When I was growing up, mine was the poster family for the stripped-down economy vehicle. We had VW bugs, Datsuns, Toyotas, a Chevette—if it was small and operated on a manual transmission, it was probably parked in our driveway at one point or another. My own first car was a Plymouth Horizon Miser (manual, of course) that got more than 40 miles to the gallon. (We did also have, for years, a Ford Econoline van, which wasn't so much "economy" but defined "stripped down." It was a utility van with seats, and a three-speed transmission stick on the steering column and that's the monster I learned to drive on; being on the shortish side, I had to hang on to the steering wheel with my left arm to yank myself far enough forward in the seat to mash down the clutch and wrestle the always-recalcitrant shifter into gear. Lemmee tell you, hill starts were fraught with excitement. I still have nightmares about driving that thing.)
At any rate, there was a brief period when I was about 14 when my family had 3 Pintos. The second-hand Pinto with automatic transmission and A/C was our luxury car, the first we'd owned that had either of those decadent features.
But here's a far better (second) life for a Pinto: "Scalding a Quarter-Mile in an Electric Ford Pinto" from NPR.

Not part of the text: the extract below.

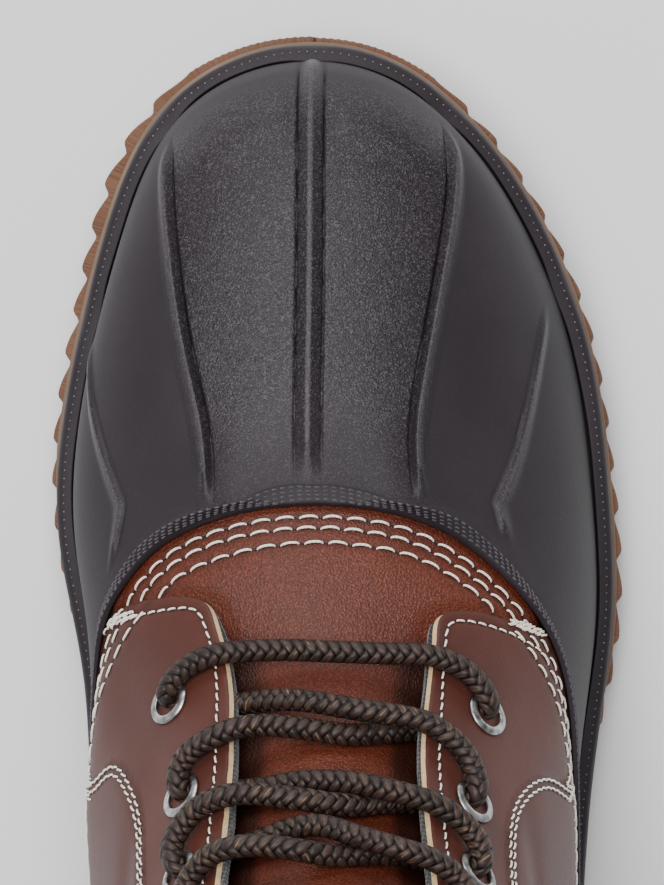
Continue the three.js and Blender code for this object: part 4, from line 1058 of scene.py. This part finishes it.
def make_shell():
    turn = shell_columns()
    rows, field, crease, crest, steep = [], [], [], [], []

    def row(p, f=0.0, dark=0.0, lit=0.0, wall=0.0):
        rows.append(p)
        steep.append(np.broadcast_to(wall, turn.shape))
        field.append(np.broadcast_to(f, turn.shape))
        crease.append(np.broadcast_to(dark, turn.shape))
        crest.append(np.broadcast_to(lit, turn.shape))
    # the rim is pulled in a little where a rib ends
    wave = .12 * np.sin(np.radians(turn) * 9) + .08 * np.sin(np.radians(turn) * 23 + 1)
    kink = sum(np.exp(-((turn - at) / wide) ** 2) for at, wide in ((0, 3.2), (24.5, 2.6), (-22, 2.6), (49, 2.6), (-46.5, 2.6)))
    bead = [(-2.5, -2.1), (1.9, -2.1), (2.75, -2.0), (3.12, -1.6), (3.3, -.9), (3.34, -.1), (3.25, .7), (3.0, 1.4), (2.6, 1.9),
            (2.0, 2.2), (1.4, 2.36), (.9, 2.46), (.5, 2.55), (.28, 2.5), (.16, 2.25), (.12, 1.8), (.08, 1.45)]
    for o, up in bead:
        top = smooth(-1, 1.5, up)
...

And speaking of EVs, I just found out that Alexandra Paul, actor and EV advocate featured in Who Killed the Electric Car (and kids, if you can remember this far back, once a star on Baywatch; she was the non-bimbo who looked like she might actually be able to save someone's life) is also an open water distance swimmer. A kindred soul!
(There's some weird cross-pollination between my passions going on here; it was my friend Bill, who lives in Highlands, NJ, former summer home of Gertrude Ederle, first woman to swim the English Channel, who alerted me to this NPR story.)